Lord Leigh also advised accountants to make sure that innocent people don’t become ‘stooge directors’ of companies. “There are some people who are encouraged by rogue companies to become directors of companies just to tick boxes. That is a dangerous position for people and accountants should be advising members of the public to be careful about accepting opportunities of a directorship because there may be malicious intent behind it.” 

R&D tax relief

The opening two chapters of the report are dedicated to R&D; the first focuses on the government’s review of the tax relief and the second chapter shifts then to the intensive scheme for small and medium enterprises. 

The sub-committee welcomed the end of the government’s review of R&D, as announced in the Autumn Statement, noting that “Businesses need time to adjust to all the recent changes to R&D relief.”

The committee said the number of significant R&D changes over the past five years has led to a perception of “instability in the UK’s R&D tax relief regime” which has “undermined” the intended incentive of the regime. The report noted that the postponement of the government’s final decision on the single merged scheme only added to the uncertainty around the scheme. 

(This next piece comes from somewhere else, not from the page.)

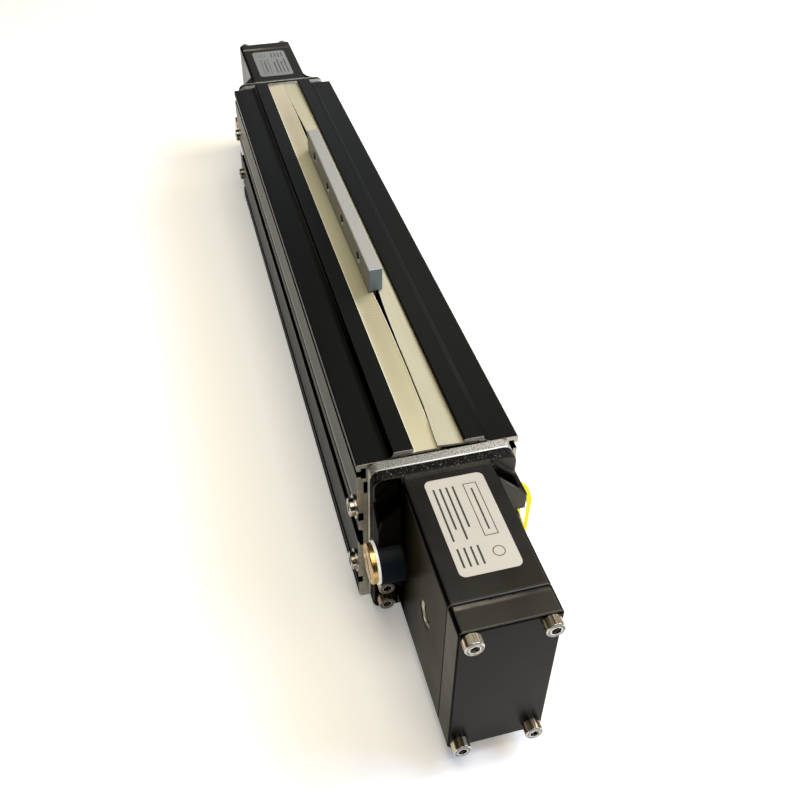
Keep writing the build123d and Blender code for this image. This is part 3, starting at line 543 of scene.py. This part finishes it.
# ------------------------------------------------------------------ mesh helpers
def mesh(name, verts, faces, mat, smooth=True, body="cylinder"):
    me = bpy.data.meshes.new(name)
    me.from_pydata([tuple(v) for v in verts], [], faces)
    me.validate()
    me.update()
    if smooth:
        me.shade_smooth()
    o = bpy.data.objects.new(name, me)
    bpy.context.scene.collection.objects.link(o)
    me.materials.append(mat.m)
    if body:
        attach(o, body)
    return o


# ------------------------------------------------------------------ sealing lips
BX0, BX1 = -83.0, 95.0
# x, left edge (y over the middle, z), right edge (y over the middle, z); y is negative where a lip crosses the middle
EDGES = [
    (-214.4, 0.01, 102.2, 0.01, 102.2), (-185.0, 0.02, 103.9, 0.02, 103.9), (-176.0, 0.09, 104.4, 0.09, 104.4), (-166.0, 0.18, 105.0, 0.18, 105.0),
    (-152.0, 0.26, 105.8, 0.25, 105.8), (-143.0, 0.32, 106.4, 0.31, 106.4), (-136.0, 0.43, 106.8, 0.42, 106.8),
    (-128.0, 0.62, 107.0, 0.58, 107.0), (-119.0, 0.79, 107.1, 0.75, 107.1), (-107.0, 0.98, 107.6, 0.92, 107.6),
    (-94.0, 1.28, 107.8, 1.22, 107.8), (-88.0, 1.50, 108.0, 1.45, 108.0), (-84.0, 1.62, 108.2, 1.60, 108.2),
    (-80.0, 1.66, 108.25, 1.66, 108.25), (92.0, 1.66, 108.25, 1.72, 108.25), (96.0, 1.60, 108.2, 1.68, 108.2),
    (100.0, 1.42, 107.9, 1.54, 107.9), (103.5, 1.24, 107.75, 1.36, 107.75), (108.0, 1.03, 107.6, 1.16, 107.6),
    (112.0, 0.90, 107.4, 1.03, 107.4), (117.0, 0.78, 107.2, 0.90, 107.2), (122.0, 0.66, 107.1, 0.78, 107.1),
    (130.0, 0.55, 106.85, 0.64, 106.85), (138.0, 0.44, 106.5, 0.50, 106.5), (147.0, 0.36, 106.3, 0.40, 106.3),
    (162.0, 0.30, 105.8, 0.32, 105.8), (172.0, 0.30, 105.1, 0.30, 105.1), (187.0, 0.28, 104.3, 0.28, 104.6),
    (195.0, 0.16, 103.3, 0.20, 104.1), (201.0, -0.20, 102.4, -0.20, 103.7), (207.0, -0.60, 101.9, -0.42, 103.3),
    (214.4, -0.90, 101.4, -0.60, 102.95),
]


def edge_at(side, x):
    """Position of a lip's inner edge: (y over the middle, z)."""
    k = 1 if side < 0 else 3
    for a, b in zip(EDGES, EDGES[1:]):
        if a[0] <= x <= b[0]:
            t = (x - a[0]) / (b[0] - a[0])
            return a[k] + (b[k] - a[k]) * t, a[k + 1] + (b[k + 1] - a[k + 1]) * t
    q = EDGES[0] if x < 0 else EDGES[-1]
    return q[k], q[k + 1]


THICK = [1.1, 1.12, 1.15, 1.18, 1.2, 1.2, 1.15]


def smooth_line(pts, n):
    """Catmull-Rom points through pts."""
    out = []
    p = [pts[0]] + list(pts) + [pts[-1]]
    for i in range(1, len(p) - 2):
        for j in range(n):
            t = j / n
            a, b, c, d = p[i - 1], p[i], p[i + 1], p[i + 2]
            out.append(tuple(0.5 * ((2 * b[k]) + (-a[k] + c[k]) * t + (2 * a[k] - 5 * b[k] + 4 * c[k] - d[k]) * t * t
                                    + (-a[k] + 3 * b[k] - 3 * c[k] + d[k]) * t ** 3) for k in range(len(b))))
    out.append(tuple(pts[-1]))
    return out


def lip_top(side, x):
    yi, zi = edge_at(side, x)
    zb = 101.45 + 0.12 * (zi - 101.4) + (0.25 if side > 0 and x > 190 else 0.0)
    run = zi - zb
    pts = [(-19.4, 101.0), (-16.5, 101.15 + 0.25 * (zb - 101.0)), (-12.95, zb)]
    for f, g in ((0.22, 0.17), (0.46, 0.43), (0.72, 0.72)):
        pts.append((-12.95 + (12.95 - yi) * f, zb + run * g))
    pts.append((-yi, zi))
    return smooth_line(pts, 4)


def crease(side, x, y):
    """Faint slanting fold marks where the lip closes behind the blade."""
    if side > 0:
        return 0.0
    w = math.exp(-((x - 118.0) / 13.0) ** 2) * math.exp(-((y + 7.5) / 4.5) ** 2)
    return 0.045 * w * math.sin(2 * math.pi * (x + 0.9 * y) / 3.1)


def lip_mesh(side, xs, near_cap):
    verts, faces, mats = [], [], []
    th = smooth_line([(t,) for t in THICK], 4)
    ring = None
    for x in xs:
        top = lip_top(side, x)
        n = len(top)
        pts = [(y, z + crease(side, x, y)) for y, z in top[:-1]]
        ye, ze = top[-1]
        te = th[-1][0]
        k = 1.0 if -140 < x < 200 else (0.25 if x < 0 else 0.8)
        pts += [(ye - 0.30 * k, ze), (ye - 0.08 * k, ze - 0.10 * k), (ye, ze - 0.32 * k), (ye, ze - 0.62), (ye - 0.25, ze - te)]
        for i in range(n - 2, -1, -1):
            y, z = top[i]
            pts.append((y, z - th[i][0]))
        m = len(pts)
        start = len(verts)
        for y, z in pts:
            verts.append((x * S, -side * y * S, z * S))
        if ring is not None:
            for i in range(m):
                j = (i + 1) % m
                f = (ring + i, ring + j, start + j, start + i)
                faces.append(f if side > 0 else f[::-1])
                # edge faces where the lips part get the painted highlight copy, the walls below get the painted shade
                # copy
                painted_highlight = 88 < x < 150 or -112 < x < -80 or x > 190
                mats.append((1 if painted_highlight else 0) if n - 1 <= i <= n + 1 else (2 if n + 2 <= i <= n + 3 else 0))
        ring = start
    m = len(verts) // len(xs)
    if near_cap:
        cap = list(range(len(verts) - m, len(verts)))
        faces.append(cap[::-1] if side < 0 else cap)
    else:
        cap = list(range(m))
        faces.append(cap if side < 0 else cap[::-1])
    mats.append(0)
    return verts, faces, mats


def stations(a, b, coarse):
    xs, x = [], a
    while x < b - 0.2:
        xs.append(x)
        near = min(abs(x - BX0), abs(x - BX1))
        if 97 < x < 142:
            x += 0.5
        else:
            x += 1.0 if near < 14 else (2.0 if near < 45 else coarse)
    xs.append(b)
    return xs


MID = 6.0
for side, label in ((-1, "left"), (1, "right")):
    lip_mat = lip_l if side < 0 else lip_r
    va, fa, ma = lip_mesh(side, stations(-214.4, MID, 4.0), False)
    a = mesh("lip_strip_%s_far" % label, va, fa, lip_mat, body=None)
    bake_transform(a)
    vb, fb, mb = lip_mesh(side, stations(MID, 214.4, 4.0), True)
    b = mesh("lip_strip_%s_near" % label, vb, fb, lip_mat, body=None)
    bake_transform(b)
    for o, mm in ((a, ma), (b, mb)):
        o.data.materials.append(lip_painted_highlight.m)
        o.data.materials.append(lip_painted_shade.m)
        for poly, k in zip(o.data.polygons, mm):
            poly.material_index = k
            poly.use_smooth = len(poly.vertices) == 4
    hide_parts("lip_" + label)
    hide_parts("lip_" + label)


# ------------------------------------------------------------------ inner steel band
BAND = [(-211.9, 71.9), (-64.5, 71.9), (-61.0, 71.3), (-57.0, 69.7), (-48.0, 65.4), (-44.5, 64.2), (-41.0, 63.8),
        (53.0, 63.8), (56.5, 64.2), (60.0, 65.4), (69.0, 69.7), (73.0, 71.3), (76.5, 71.9), (211.9, 71.9)]


def band_half(name, a, b):
    pts = [p for p in BAND if a < p[0] < b]
    if a <= BAND[0][0]:
        pts = [(a + i * (-68.0 - a) / 20, 71.9) for i in range(21)] + [p for p in pts if p[0] > -66] + [(b, 63.8)]
    else:
        pts = [(a, 63.8)] + [p for p in pts if p[0] < 78] + [(80.0 + i * (b - 80.0) / 20, 71.9) for i in range(21)]
    verts, faces = [], []
    for i, (x, z) in enumerate(pts):
        for y, dz in ((-7.8, -0.175), (7.8, -0.175), (7.8, 0.175), (-7.8, 0.175)):
            verts.append((x * S, y * S, (z + dz) * S))
        if i:
            k = 4 * i
            for j in range(4):
                faces.append((k - 4 + j, k - 4 + (j + 1) % 4, k + (j + 1) % 4, k + j))
    faces.append((3, 2, 1, 0))
    n = len(verts)
    faces.append((n - 4, n - 3, n - 2, n - 1))
    o = mesh(name, verts, faces, steel, smooth=False, body=None)
    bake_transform(o)
    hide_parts("inner_band")


band_half("steel_band_far", -211.9, 6.0)
band_half("steel_band_near", 6.0, 211.9)


# ------------------------------------------------------------------ generic print on the labels
def flat_marks(name, quads, mat, turn):
    """Thin flat marks; quads are lists of (x, y) in mm on the near label."""
    verts, faces = [], []
    for q in quads:
        k = len(q)
        st = len(verts)
        pts = [(-264.0 - (x - 259.5), -0.3 - (y - 0.8)) if turn else (x, y) for x, y in q]
        for z in (100.19, 100.225):
            verts += [(x * S, y * S, z * S) for x, y in pts]
        faces.append([st + k + i for i in range(k)])
        for i in range(k):
            j = (i + 1) % k
            faces.append([st + i, st + j, st + k + j, st + k + i])
    return mesh(name, verts, faces, mat, smooth=False)


def bar(x0, x1, y0, y1):
    return [(x0, y0), (x1, y0), (x1, y1), (x0, y1)]


def line(x0, y0, x1, y1, w):
    if abs(x1 - x0) >= abs(y1 - y0):
        return [(x0, y0 - w / 2), (x1, y1 - w / 2), (x1, y1 + w / 2), (x0, y0 + w / 2)]
    return [(x0 - w / 2, y0), (x0 + w / 2, y0), (x1 + w / 2, y1), (x1 - w / 2, y1)]


def box_outline(x0, x1, y0, y1, w):
    return [bar(x0, x1, y0 - w / 2, y0 + w / 2), bar(x0, x1, y1 - w / 2, y1 + w / 2),
            bar(x0 - w / 2, x0 + w / 2, y0 - w / 2, y1 + w / 2), bar(x1 - w / 2, x1 + w / 2, y0 - w / 2, y1 + w / 2)]


def ring_marks(cx, cy, r, w):
    out, n = [], 16
    for i in range(n):
        a, b = 2 * math.pi * i / n, 2 * math.pi * (i + 1) / n
        out.append([(cx + (r - w / 2) * math.cos(a), cy + (r - w / 2) * math.sin(a)), (cx + (r + w / 2) * math.cos(a), cy + (r + w / 2) * math.sin(a)),
                    (cx + (r + w / 2) * math.cos(b), cy + (r + w / 2) * math.sin(b)), (cx + (r - w / 2) * math.cos(b), cy + (r - w / 2) * math.sin(b))])
    return out


quads = []
# evenly spaced plain bars
for i, y in enumerate((-10.0, -7.0, -4.0, -1.0)):
    quads.append(bar(238.0, 262.0 if i % 2 else 268.0, y - 0.45, y + 0.45))
    quads.append(bar(272.0, 282.0, y - 0.45, y + 0.45))
# plain mark: a long frame with a bar in it, and one ring beside it
quads += box_outline(238.0, 268.0, 4.0, 10.0, 0.4) + [bar(241.0, 265.0, 6.6, 7.4)]
quads += ring_marks(277.0, 7.0, 2.6, 0.4)
flat_marks("label_print_near", quads, print_m, False)
flat_marks("label_print_far", quads, print_g, True)

# ------------------------------------------------------------------ stage, light, camera
bpy.ops.mesh.primitive_plane_add(size=14, location=(0, 0, -0.0002))
floor = bpy.context.object
floor.name = "floor"
fm = Mat("floor_pale", (0.88, 0.85, 0.79), 0.0, 0.8, 0.2)
fn = fm.noise(3, 3, 0.5)
fm.color(fm.mix(fm.span(fn, 0, 1), (0.875, 0.845, 0.785), (0.895, 0.865, 0.805)))
fm.b.inputs["Emission Color"].default_value = (0.985, 0.985, 1.0, 1)
fm.b.inputs["Emission Strength"].default_value = 0.27
paint(floor, fm)

world = bpy.data.worlds.new("studio")
bpy.context.scene.world = world
world.use_nodes = True
bg = world.node_tree.nodes["Background"]
bg.inputs["Color"].default_value = (0.75, 0.97, 0.92, 1)
bg.inputs["Strength"].default_value = 0.054


def area(name, loc, target, size, power, color=(1, 1, 1), size_y=None):
    d = bpy.data.lights.new(name, "AREA")
    d.shape = "RECTANGLE"
    d.size = size
    d.size_y = size_y or size
    d.energy = power
    d.color = color
    o = bpy.data.objects.new(name, d)
    bpy.context.scene.collection.objects.link(o)
    o.location = loc
    o.rotation_euler = (Vector(target) - Vector(loc)).to_track_quat("-Z", "Y").to_euler()
    return o


def aim(az, el, dist):
    a, e = math.radians(az), math.radians(el)
    return (-dist * math.cos(e) * math.cos(a), dist * math.cos(e) * math.sin(a), 0.08 + dist * math.sin(e))


area("key_right", aim(90, 40, 1.7), (0, 0, 0.08), 0.8, 18.6, (1.0, 0.95, 0.79))
area("key_sky", aim(110, 45, 1.7), (0, 0, 0.08), 0.8, 18.6, (0.29, 0.50, 1.0))
area("key_high", aim(90, 60, 1.7), (0, 0, 0.08), 0.8, 10.9, (1.0, 0.81, 0.57))
area("overhead", aim(180, 85, 1.7), (0, 0, 0.08), 0.9, 15.6, (1.0, 1.0, 0.9))
area("front_warm", aim(180, 60, 1.7), (0, 0, 0.08), 0.8, 6.8, (1.0, 0.79, 0.55))
area("card_low", aim(12, 8, 2.2), (0, 0, 0.08), 0.6, 0.39, (1.0, 0.88, 0.73))
area("card_mid", aim(12, 24, 2.2), (0, 0, 0.08), 0.6, 0.31, (0.83, 0.92, 1.0))
area("card_high", aim(25, 40, 2.0), (0, 0, 0.08), 0.6, 0.45, (1.0, 0.98, 0.9))

cam = bpy.data.cameras.new("camera")
cam.sensor_fit = "HORIZONTAL"
cam.sensor_width = 36.0
cam.lens = 915.0665 * 36.0 / 800.0
cam.shift_x = (400.0 - 371.0532) / 800.0
cam.shift_y = (337.4329 - 400.0) / 800.0
cam.clip_start = 0.01
cam.clip_end = 50
cam.dof.use_dof = False
co = bpy.data.objects.new("camera", cam)
bpy.context.scene.collection.objects.link(co)
right = Vector((0.244969, 0.969523, -0.003830))
down = Vector((0.607672, -0.156616, -0.778593))
fwd = Vector((-0.755464, 0.188403, -0.627518))
mw = Matrix.Identity(4)
for i in range(3):
    mw[i][0] = right[i]
    mw[i][1] = -down[i]
    mw[i][2] = -fwd[i]
mw[0][3], mw[1][3], mw[2][3] = 0.500720, -0.104003, 0.412508
co.matrix_world = mw
bpy.context.scene.camera = co
bpy.context.scene.view_settings.view_transform = "Standard"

The sub-committee has advised the government to not make any further changes to the scheme for the medium term. 

Lord Leigh emphasised to AccountingWEB: “The tax relief is an important part of the way the government can help businesses expand and invest so now the scheme is in place and it's been put through two budgets, leave it alone and let it settle down.”

The report also highlighted a lack of awareness around the R&D intensive scheme. “There needs to be a media campaign so that people are aware and British businesses can benefit from this is quite generous scheme. It is an appropriate scheme but they need to be aware of it so they can use it to maximum effect.”